# Making Filter Baffle Stay On



## danifacetastic (Nov 11, 2010)

I am having a horrible time trying to keep my filter baffle on. First I tried regular tape, then electrical tape and finally duct tape and I have to reattach the thing at least 5 times a day. What can I do?


----------



## Lion Mom (Jun 14, 2010)

Get a AquaClear or Imagine filter sponge/foam and rubber band it to the front of your filter where the water comes back in. 

Like this:


----------



## danifacetastic (Nov 11, 2010)

Does it have to be a filter sponge or can it be any sponge?


----------



## Lion Mom (Jun 14, 2010)

Personally, I would use a filter sponge (they are cheap). Too many regular sponges have chemicals added to help prohibit mold, bacteria, etc. 

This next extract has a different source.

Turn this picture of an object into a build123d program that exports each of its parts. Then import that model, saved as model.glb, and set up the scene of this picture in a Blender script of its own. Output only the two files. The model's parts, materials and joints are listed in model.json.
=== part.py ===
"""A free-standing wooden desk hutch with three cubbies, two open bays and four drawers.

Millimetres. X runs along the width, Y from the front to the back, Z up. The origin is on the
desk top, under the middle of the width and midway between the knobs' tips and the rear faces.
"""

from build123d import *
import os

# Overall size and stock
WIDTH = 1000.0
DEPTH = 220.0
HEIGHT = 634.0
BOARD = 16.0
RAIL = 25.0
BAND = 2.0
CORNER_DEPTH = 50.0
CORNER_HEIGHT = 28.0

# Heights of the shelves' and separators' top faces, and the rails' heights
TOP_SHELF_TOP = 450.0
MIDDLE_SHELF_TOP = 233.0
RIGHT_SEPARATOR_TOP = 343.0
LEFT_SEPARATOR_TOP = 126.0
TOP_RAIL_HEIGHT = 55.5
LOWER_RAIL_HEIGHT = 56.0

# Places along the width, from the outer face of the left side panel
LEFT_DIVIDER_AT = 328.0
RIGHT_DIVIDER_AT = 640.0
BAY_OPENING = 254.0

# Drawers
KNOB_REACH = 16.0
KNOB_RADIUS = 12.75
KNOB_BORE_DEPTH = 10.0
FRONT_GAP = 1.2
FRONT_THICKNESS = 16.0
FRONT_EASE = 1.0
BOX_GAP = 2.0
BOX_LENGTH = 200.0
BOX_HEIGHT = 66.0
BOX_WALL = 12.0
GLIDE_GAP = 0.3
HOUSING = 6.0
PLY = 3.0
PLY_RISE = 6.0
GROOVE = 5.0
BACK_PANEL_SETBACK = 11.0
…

IMO, this system of baffling is MUCH better than the plastic bottle baffle - no chance of a fish swimming in it, getting stuck & drowning (happened to one of our posters here), you can control the flow (pull the sponge up for more flow & down for less) AND it's one more place for the "good" bacteria to grow!!! 

Hope that helps!


----------



## danifacetastic (Nov 11, 2010)

Where can I get filter sponge?


----------



## aleXander (Nov 16, 2010)

Your local fish shop will have them. 

Its kinda like your filtering the water that has been filtered.


----------



## danifacetastic (Nov 11, 2010)

I'll have to check next time I get out. I can't get to mine very often so hopefully what I have will work til then.


----------



## Lion Mom (Jun 14, 2010)

danifacetastic said:


> I'll have to check next time I get out. I can't get to mine very often so hopefully what I have will work til then.

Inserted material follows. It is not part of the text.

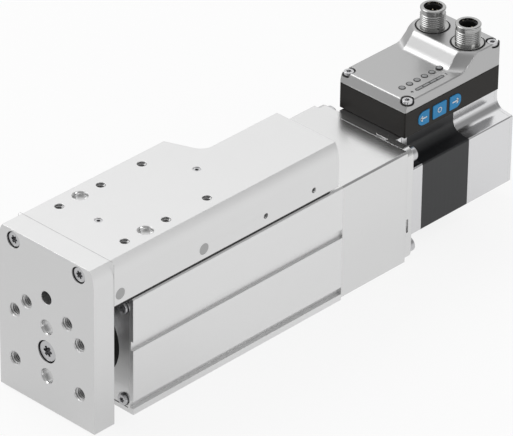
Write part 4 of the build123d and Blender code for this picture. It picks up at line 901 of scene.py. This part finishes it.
# %% Lamps and sky
def soft_lamp(name, way, distance, size, power):
    """A wide lamp that faces the slide from the given way; size is its width along X and its height."""
    spot = Vector(way).normalized()
    bpy.ops.object.light_add(type="AREA", location=AIM + spot * distance)
    lamp = bpy.context.object
    lamp.name = name
    lamp.rotation_mode = "QUATERNION"
    lamp.rotation_quaternion = spot.to_track_quat("Z", "Y")
    lamp.data.shape = "RECTANGLE"
    lamp.data.size, lamp.data.size_y = size
    lamp.data.energy = power
    return lamp


soft_lamp("lamp_overhead", (0.18, -0.60, 0.77), 1.7, (1.5, 0.9), 8.5)
soft_lamp("lamp_side", (-0.15, 0.9, 0.42), 1.6, (0.8, 0.6), 3.0)

world = bpy.data.worlds.new("studio")
bpy.context.scene.world = world
sky = Net(world)
way = sky.add("ShaderNodeTexCoord", output="Generated")


def patch(direction, *stops):
    """A soft round patch of the sky: grey values over the cosine of the angle to a direction."""
    nearness = sky.add("ShaderNodeVectorMath", {"operation": "DOT_PRODUCT"}, {0: way, 1: direction},
                       output="Value")
    grey = [(place, (value, value, value, 1)) for place, value in stops]
    return sky.add("ShaderNodeValToRGB", {"stops": grey}, {0: nearness})


sky_tone = patch(UP, (0.0, 0.60), (0.5, 1.0))
edge_shade = patch((-0.61, 0.53, 0.59), (0.84, 1.0), (0.96, 0.30))
front_shade = patch((0.75, 0.60, 0.28), (0.05, 1.0), (0.8, 0.42))
for shade in (edge_shade, front_shade):
    sky_tone = sky.add("ShaderNodeMix", {"data_type": "RGBA", "blend_type": "MULTIPLY"},
                       {"Factor": 1.0, MIX_FIRST: sky_tone, MIX_SECOND: shade}, output=MIX_RESULT)
lit = sky.add("ShaderNodeBackground", inputs={"Color": sky_tone})
white = sky.add("ShaderNodeBackground", inputs={"Color": (1, 1, 1, 1)})
seen = sky.add("ShaderNodeLightPath", output="Is Camera Ray")
mixed = sky.add("ShaderNodeMixShader", inputs={0: seen, 1: lit, 2: white})
sky.add("ShaderNodeOutputWorld", inputs={"Surface": mixed})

If you want a "quick" fix you can fold a large amount of gauze and rubber band it to the front of the filter. On of the posters here did that some time back & it seemed to work pretty well. 

Also, you can look on-line (Ebay maybe?) for the AquaClear and Imagine brand foam pads. There are probably other brands, but those are the two I am familiar with.


----------